TASK DESCRIPTION >>
Each line of the data that includes the string "every" is to be copied out.
** start **
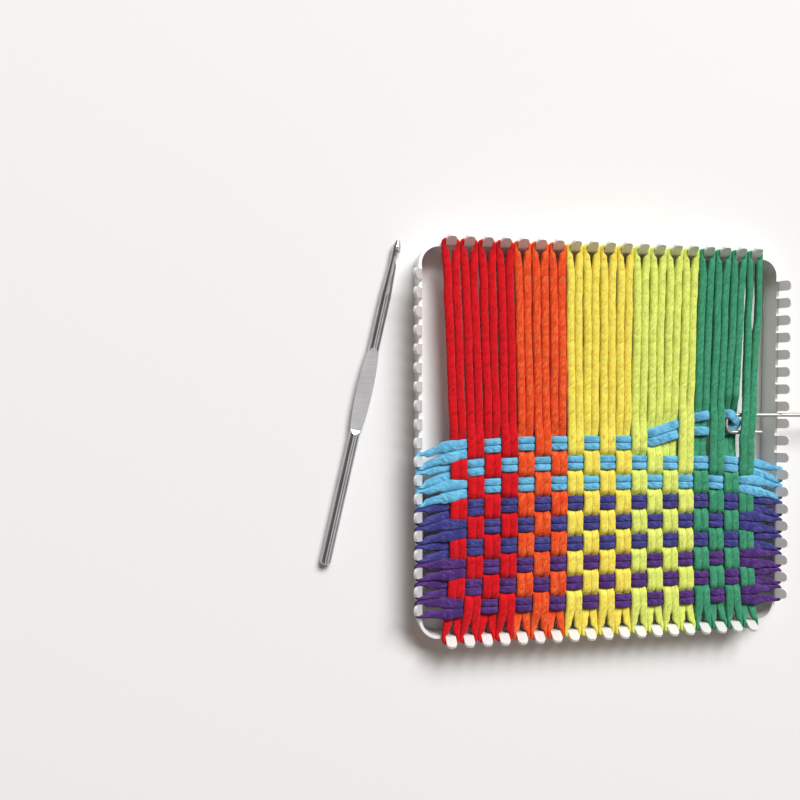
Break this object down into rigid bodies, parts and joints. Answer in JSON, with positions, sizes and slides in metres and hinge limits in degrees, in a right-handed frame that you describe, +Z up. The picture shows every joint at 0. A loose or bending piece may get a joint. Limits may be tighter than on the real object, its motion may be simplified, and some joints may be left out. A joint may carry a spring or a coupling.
{
  "type": "potholder loom",
  "caption": "Square bent-steel loom with flared pegs along every side, partly woven with stretched cotton loops, a wire weaving hook in the weave and a crochet hook beside it.",
  "frame": {"origin": "middle of the square frame, on the surface that its lower edge stands on", "axes": "+Z up; +Y to the side where the warp is still bare; +X to the side that the weaving hook leaves by"},
  "size_m": [0.3292, 0.1844, 0.0185],
  "materials": {
    "frame_enamel": "white powder coat, satin",
    "cotton_red": "knitted cotton, matt and slightly heathered",
    "cotton_orange": "knitted cotton, matt and slightly heathered",
    "cotton_yellow": "knitted cotton, matt and slightly heathered",
    "cotton_lime": "knitted cotton, matt and slightly heathered",
    "cotton_green": "knitted cotton, matt and slightly heathered",
    "cotton_sky": "knitted cotton, matt and slightly heathered",
    "cotton_indigo": "knitted cotton, matt and slightly heathered",
    "cotton_purple": "knitted cotton, matt and slightly heathered",
    "hook_wire": "drawn wire, bright",
    "crochet_steel": "polished, slightly worn"
  },
  "bodies": {
    "loom": {"loom_frame": "frame_enamel", "warp_loop_01": "cotton_red", "warp_loop_02": "cotton_red", "warp_loop_03": "cotton_red", "warp_loop_04": "cotton_red", "warp_loop_05": "cotton_orange", "warp_loop_06": "cotton_orange", "warp_loop_07": "cotton_orange", "warp_loop_08": "cotton_yellow", "warp_loop_09": "cotton_yellow", "warp_loop_10": "cotton_yellow", "warp_loop_11": "cotton_yellow", "warp_loop_12": "cotton_lime", "warp_loop_13": "cotton_lime", "warp_loop_14": "cotton_lime", "warp_loop_15": "cotton_lime", "warp_loop_16": "cotton_green", "warp_loop_17": "cotton_green", "warp_loop_18": "cotton_green", "warp_loop_19": "cotton_green", "weft_loop_1": "cotton_purple", "weft_loop_2": "cotton_purple", "weft_loop_3": "cotton_purple", "weft_loop_4": "cotton_indigo", "weft_loop_5": "cotton_indigo", "weft_loop_6": "cotton_indigo", "weft_loop_7": "cotton_sky", "weft_loop_8": "cotton_sky", "weft_loop_9": "cotton_sky"},
    "weaving_hook": {"weaving_hook": "hook_wire"},
    "crochet_hook": {"crochet_hook": "crochet_steel"}
  },
  "joints": [
    {"name": "hook_draw", "type": "slide", "parent": "loom", "child": "weaving_hook", "axis": [1, 0, 0], "range_m": [0, 0.018], "deforming": ["weft_loop_9"]},
    {"name": "crochet_lift", "type": "slide", "parent": "loom", "child": "crochet_hook", "axis": [0, 0, 1], "range_m": [0, 0.05]}
  ]
}
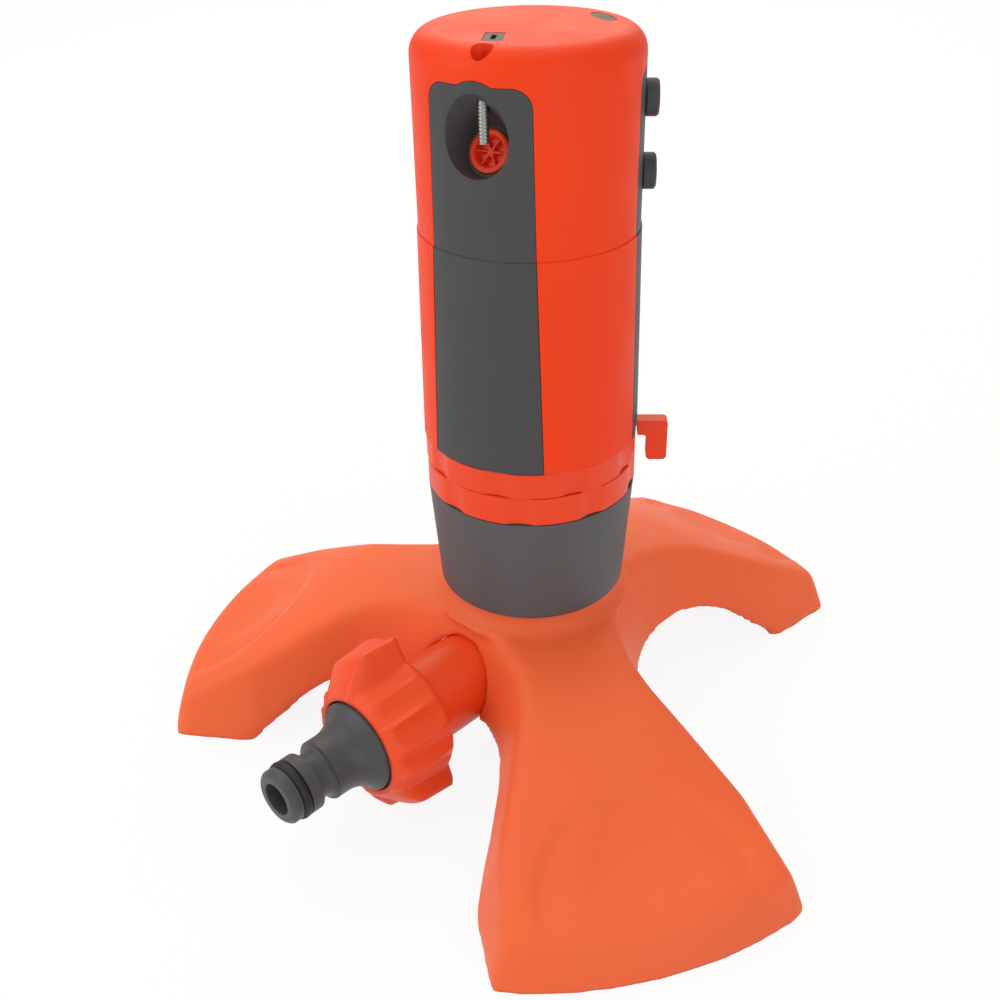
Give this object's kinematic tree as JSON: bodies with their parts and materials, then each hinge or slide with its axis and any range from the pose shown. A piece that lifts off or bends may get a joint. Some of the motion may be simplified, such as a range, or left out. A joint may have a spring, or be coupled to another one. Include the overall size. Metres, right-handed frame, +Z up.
{
  "type": "gear drive sprinkler",
  "caption": "Turning lawn sprinkler: a barrel head on a grey cup and a low three-legged foot, with arc rings, a trip hook and a quick-fit hose inlet.",
  "frame": {"origin": "where the head's turning axis meets the ground, under the middle of the foot", "axes": "+Z up along the turning axis, -Y out along the hose inlet, +X across the foot's widest span"},
  "size_m": [0.2132, 0.2022, 0.1961],
  "materials": {
    "foot_orange": "satin moulded polypropylene with a fine texture",
    "shell_orange": "fine matt moulded ABS",
    "ring_orange": "satin moulded acetal",
    "nut_orange": "semi-gloss moulded plastic",
    "inlet_orange": "satin moulded plastic",
    "nozzle_orange": "semi-gloss moulded plastic",
    "panel_grey": "fine matt moulded plastic",
    "cup_grey": "coarse matt moulded plastic",
    "nose_grey": "semi-gloss moulded plastic",
    "insert_grey": "semi-gloss moulded plastic",
    "inner_grey": "plain moulded plastic",
    "gear_white": "smooth acetal",
    "seal_rubber": "black nitrile rubber",
    "screw_steel": "stainless steel"
  },
  "bodies": {
    "base": {"tripod_base": "foot_orange", "riser_cup": "cup_grey", "ring_carrier": "cup_grey", "inlet_elbow": "inlet_orange", "riser_tube": "inner_grey", "riser_seal": "seal_rubber", "cup_screws": "screw_steel", "hose_connector": "nose_grey", "nose_o_ring": "seal_rubber", "nut_washer": "seal_rubber", "inlet_strainer": "gear_white", "pin_spider": "gear_white", "centre_pin": "screw_steel", "fixed_gear": "gear_white", "retaining_clip": "screw_steel"},
    "nut": {"coupling_nut": "nut_orange"},
    "lower_ring": {"lower_arc_ring": "ring_orange"},
    "upper_ring": {"upper_arc_ring": "ring_orange"},
    "head": {"body_shell": "shell_orange", "body_front_panel": "panel_grey", "body_side_panel": "panel_grey", "head_shell": "shell_orange", "head_front_panel": "panel_grey", "head_side_panel": "panel_grey", "spare_nozzles": "panel_grey", "nozzle": "nozzle_orange", "nozzle_tube": "inner_grey", "head_plate": "inner_grey", "seam_seal": "seal_rubber", "thrust_washer": "gear_white", "bearing_sleeve": "gear_white", "riser_lip_seal": "seal_rubber", "stator_plate": "gear_white", "gear_case": "inner_grey", "gear_case_lid": "inner_grey", "offset_pin": "screw_steel", "slot_insert": "insert_grey", "mark_insert": "insert_grey"},
    "turbine_wheel": {"turbine": "gear_white"},
    "gear_one": {"first_gear": "gear_white"},
    "gear_two": {"second_gear": "gear_white"},
    "gear_three": {"third_gear": "gear_white"},
    "lever": {"trip_lever": "ring_orange", "flow_shutter": "gear_white"},
    "jet_screw": {"radius_screw": "screw_steel"}
  },
  "joints": [
    {"name": "nut_turn", "type": "hinge", "parent": "base", "child": "nut", "pos_m": [0, -0.058, 0.0248], "axis": [0, -1, 0], "continuous": true},
    {"name": "head_turn", "type": "hinge", "parent": "base", "child": "head", "pos_m": [0, 0, 0.1], "axis": [0, 0, 1], "range_deg": [-238, 62]},
    {"name": "lower_ring_turn", "type": "hinge", "parent": "base", "child": "lower_ring", "pos_m": [0, 0, 0.0834], "axis": [0, 0, 1], "range_deg": [0, 238]},
    {"name": "upper_ring_turn", "type": "hinge", "parent": "base", "child": "upper_ring", "pos_m": [0, 0, 0.091], "axis": [0, 0, 1], "range_deg": [-62, 0]},
    {"name": "third_gear_spin", "type": "hinge", "parent": "head", "child": "gear_three", "pos_m": [-0.00355, 0.01146, 0.13], "axis": [0, 0, 1], "continuous": true},
    {"name": "second_gear_spin", "type": "hinge", "parent": "head", "child": "gear_two", "pos_m": [0, 0, 0.126], "axis": [0, 0, 1], "continuous": true},
    {"name": "first_gear_spin", "type": "hinge", "parent": "head", "child": "gear_one", "pos_m": [-0.00355, 0.01146, 0.122], "axis": [0, 0, 1], "continuous": true},
    {"name": "turbine_spin", "type": "hinge", "parent": "head", "child": "turbine_wheel", "pos_m": [0, 0, 0.1117], "axis": [0, 0, 1], "continuous": true},
    {"name": "trip_lever_swing", "type": "hinge", "parent": "head", "child": "lever", "pos_m": [0, 0, 0.0953], "axis": [0, 0, 1], "range_deg": [-7, 7]},
    {"name": "radius_screw_lift", "type": "slide", "parent": "head", "child": "jet_screw", "axis": [0, 0, 1], "range_m": [0, 0.005]}
  ],
  "couplings": [
    {"joint": "third_gear_spin", "follows": "head_turn", "ratio": 3},
    {"joint": "second_gear_spin", "follows": "head_turn", "ratio": -9},
    {"joint": "first_gear_spin", "follows": "head_turn", "ratio": 27},
    {"joint": "turbine_spin", "follows": "head_turn", "ratio": -81}
  ]
}
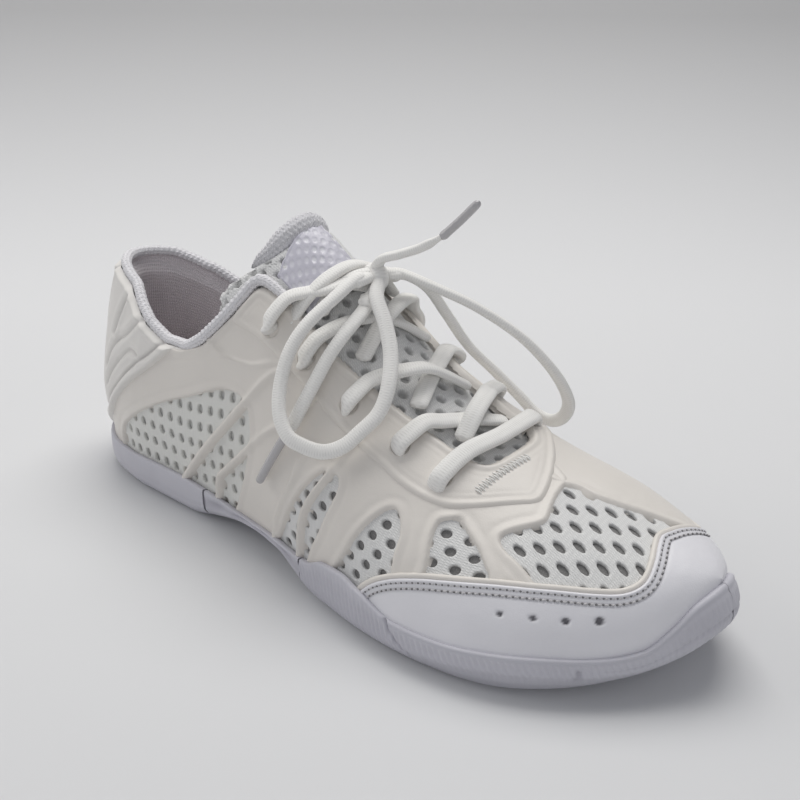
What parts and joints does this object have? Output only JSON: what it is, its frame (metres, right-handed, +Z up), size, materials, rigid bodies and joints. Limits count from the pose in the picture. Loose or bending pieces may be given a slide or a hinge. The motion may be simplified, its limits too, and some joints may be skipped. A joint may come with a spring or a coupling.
{
  "type": "cheer shoe",
  "caption": "Right cheer shoe with a perforated mesh upper, bonded overlays, toe cap, heel clip, split outsole and tied laces.",
  "frame": {"origin": "middle of the shoe's length and width, on the floor under the outsole", "axes": "+X from the heel to the toe, +Y to the inner (medial) side of this right shoe, +Z up"},
  "size_m": [0.255, 0.092, 0.1206],
  "materials": {
    "sole_rubber": "matt moulded rubber, cool white",
    "midsole_foam": "soft foam",
    "fibre_board": "pressed fibre board",
    "upper_mesh": "perforated spacer mesh, cool white",
    "overlay_synthetic": "fine-grained bonded synthetic, warm white",
    "toe_film": "smooth moulded film, cool white",
    "binding_knit": "ribbed knit tape",
    "lining_knit": "soft brushed knit, mauve grey",
    "padding_foam": "open foam",
    "patch_film": "translucent film, grey lilac",
    "lace_weave": "flat-oval braided lace, warm white",
    "aglet_plastic": "clear grey tip"
  },
  "bodies": {
    "shoe": {"outsole_heel": "sole_rubber", "outsole_waist": "sole_rubber", "outsole_forefoot": "sole_rubber", "midsole_heel": "midsole_foam", "midsole_forefoot": "midsole_foam", "insole_board": "fibre_board", "vamp_mesh": "upper_mesh", "quarter_mesh": "upper_mesh", "quarter_lateral": "overlay_synthetic", "quarter_medial": "overlay_synthetic", "eyestay_lateral": "overlay_synthetic", "eyestay_medial": "overlay_synthetic", "vamp_saddle": "overlay_synthetic", "throat_bartack": "binding_knit", "toe_cap": "toe_film", "heel_clip": "overlay_synthetic", "heel_counter": "fibre_board", "collar_padding": "padding_foam", "collar_lining": "lining_knit", "collar_binding": "binding_knit", "lace_bar": "lace_weave", "lace_cross_lateral_1": "lace_weave", "lace_cross_lateral_2": "lace_weave", "lace_cross_lateral_3": "lace_weave", "lace_cross_lateral_4": "lace_weave", "lace_cross_medial_1": "lace_weave", "lace_cross_medial_2": "lace_weave", "lace_cross_medial_3": "lace_weave", "lace_cross_medial_4": "lace_weave", "lace_top_lateral": "lace_weave", "lace_top_medial": "lace_weave", "lace_knot": "lace_weave", "lace_loop_lateral": "lace_weave", "lace_loop_medial": "lace_weave", "lace_end_lateral": "lace_weave", "lace_end_medial": "lace_weave", "aglet_lateral": "aglet_plastic", "aglet_medial": "aglet_plastic"},
    "tongue": {"tongue_body": "upper_mesh", "tongue_lining": "lining_knit", "tongue_pad": "binding_knit", "tongue_patch": "patch_film"},
    "sockliner": {"sockliner": "lining_knit"}
  },
  "joints": [
    {"name": "tongue_press", "type": "hinge", "parent": "shoe", "child": "tongue", "pos_m": [0.062, 0.003, 0.0445], "axis": [0, -1, 0], "range_deg": [0, 5], "stiffness_Nm_per_rad": 1},
    {"name": "sockliner_lift", "type": "hinge", "parent": "shoe", "child": "sockliner", "pos_m": [0.118, 0.008, 0.015], "axis": [0, 1, 0], "range_deg": [0, 5]}
  ]
}
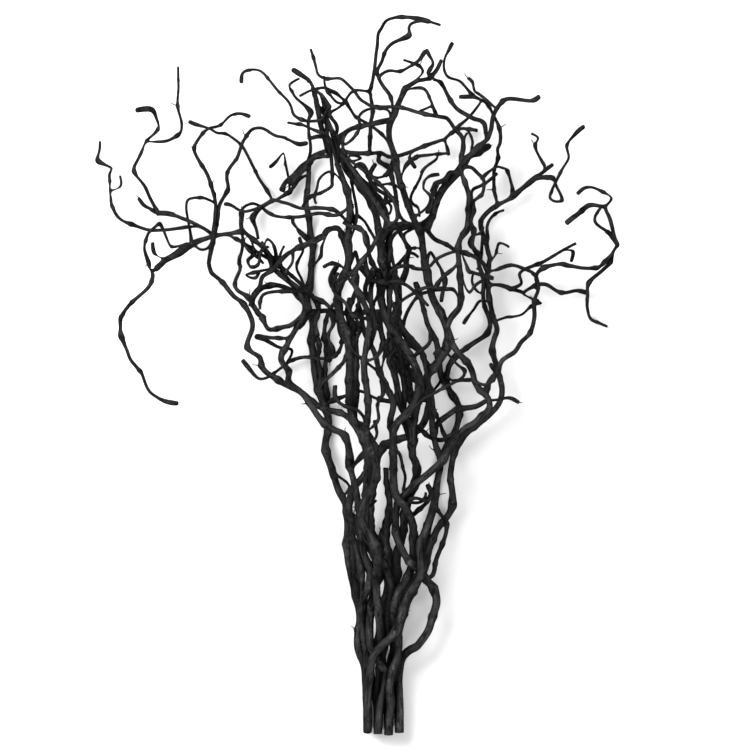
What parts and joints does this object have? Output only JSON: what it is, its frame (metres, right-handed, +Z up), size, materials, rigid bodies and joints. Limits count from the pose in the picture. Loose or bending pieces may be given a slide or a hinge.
** end **
EXERCISE SOLUTION >>
Break this object down into rigid bodies, parts and joints. Answer in JSON, with positions, sizes and slides in metres and hinge limits in degrees, in a right-handed frame that you describe, +Z up. The picture shows every joint at 0. A loose or bending piece may get a joint. Limits may be tighter than on the real object, its motion may be simplified, and some joints may be left out. A joint may carry a spring or a coupling.
  "caption": "Square bent-steel loom with flared pegs along every side, partly woven with stretched cotton loops, a wire weaving hook in the weave and a crochet hook beside it.",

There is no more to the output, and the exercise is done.